Un nouveau scandale financier éclate au cœur de l’industrie congolaise, menaçant de torpiller la relance tant attendue de la Société Textile de Kisangani (SOTEXKI). Alors que des millions de dollars devaient redonner vie à ce fleuron économique, nos enquêtes révèlent un vaste détournement de fonds, pointant du doigt le clan de l’ancien président Joseph Kabila et des ministres actuels de l’Industrie Louis Watum Kabamba, du Portefeuille Jean Lucien Bussa, du commerce extérieur Julien Paluku et l’ancien ministre des Finances Nicolas Kazadi. Les 8 millions de dollars décaissés pour une première phase se sont volatilisés, et le gouvernement s’apprête pourtant à injecter 7 millions de plus.

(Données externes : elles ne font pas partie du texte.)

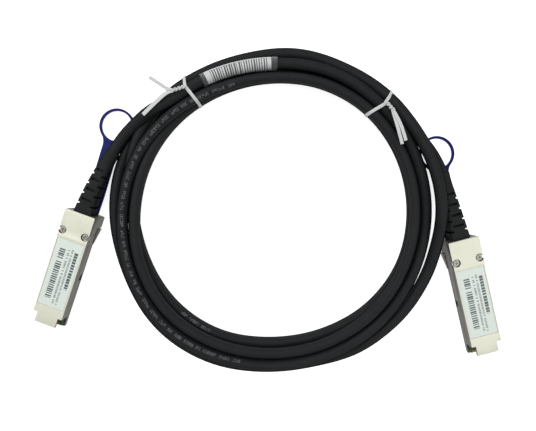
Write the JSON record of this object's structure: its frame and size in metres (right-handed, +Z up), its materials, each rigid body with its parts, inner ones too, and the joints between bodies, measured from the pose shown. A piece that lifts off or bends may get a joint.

La SOTEXKI, un gâchis national ?
Depuis son inauguration en 1974 par le Maréchal Mobutu, la SOTEXKI était un symbole d’espoir pour la Tshopo, créant des emplois et dynamisant l’économie locale. Mais après des décennies de gestion chaotique et de reventes successives, la société s’est effondrée. Aujourd’hui, l’actionnaire majoritaire est la société TEXICO (61%), aux côtés de l’État congolais (39%).
L’arrivée du Président Félix Tshisekedi avait pourtant ravivé la flamme. En septembre 2022, un ambitieux plan de relance de 17,5 millions de dollars était approuvé, avec déjà plus de 8,7 millions de dollars décaissés par la Banque Centrale du Congo. Cet argent était censé marquer un nouveau départ, avec l’État congolais devenant pour la première fois l’actionnaire majoritaire, lui donnant le droit de nommer un nouveau Directeur Général pour piloter la relance.
L’argent s’envole, les machines sont des poubelles
Mais sur le terrain, la réalité est amère. Non seulement les fonds décaissés n’ont pas produit les effets escomptés, mais de graves anomalies ont été mises en lumière :
• L’État aux abonnés absents : malgré sa position d’actionnaire majoritaire, l’État congolais n’a aucun représentant au sein de la direction de la SOTEXKI. Pire, le Directeur Général actuel, LOKO Glombert, aurait été nommé pour le compte de TEXICO, une société liée à madame Fortuna, de nationalité italienne, présenté comme le « responsable des sociétés écrans du président honoraire Joseph Kabila ». Cette absence de contrôle étatique est une porte ouverte à tous les abus.
• Des marchés publics bidon : les procédures de passation de marchés sont bafouées. Les achats de machines et d’équipements se font de gré à gré, violant toutes les règles de transparence. Et la supercherie va plus loin : il a été découvert que TEXICO a vendu à la SOTEXKI des machines importées en 2015 pour un projet avorté à Kinshasa. Des équipements déjà obsolètes et en mauvais état qui plombent d’emblée toute tentative de relance.
• Des millions utilisés « à la discrétion » : les fonds alloués sont utilisés par les actionnaires majoritaires « selon leur propre appréciation, sans contrôle ni supervision adéquate ». En clair, l’argent public sert des intérêts privés, sans que personne ne rende de comptes.
L’histoire se répète : le FPI déjà victime d’abus dans les années 90
Cette situation n’est pas sans rappeler un précédent douloureux. Dans les années 1990, la SOTEXKI avait déjà bénéficié de fonds du FPI (Fonds de Promotion de l’Industrie) pour sa modernisation. Ces fonds avaient été mal utilisés, obligeant le FPI à récupérer certains biens matériels et conduisant au morcellement progressif de la concession. L’histoire semble tragiquement se répéter, mettant en péril l’avenir de la SOTEXKI et le destin de milliers d’ouvriers.
Urgence : le peuple de la Tshopo exige la vérité et la justice
Face à ce scandale, nous appelons à une action immédiate et décisive :
– La nomination sans délai d’un représentant de l’État au sein de la direction de la SOTEXKI ;
– La désignation d’un ou deux commissaires aux comptes indépendants pour auditer l’utilisation des fonds ; Et,
– Le respect strict des procédures de passation de marchés publics.
Il est crucial qu’une mission de vérification approfondie soit lancée, impliquant la Primature, les ministères de l’Industrie, du Portefeuille et des Finances, ainsi que l’Inspection Générale des Finances (IGF). L’objectif : faire toute la lumière sur les parts de l’État, l’achat des machines et l’utilisation réelle des fonds.
La SOTEXKI ne peut pas se permettre un nouvel échec. Le gouvernement doit agir maintenant pour mettre fin à cette gabegie et garantir que les fonds publics servent réellement à la relance de cette entreprise stratégique pour la RDC.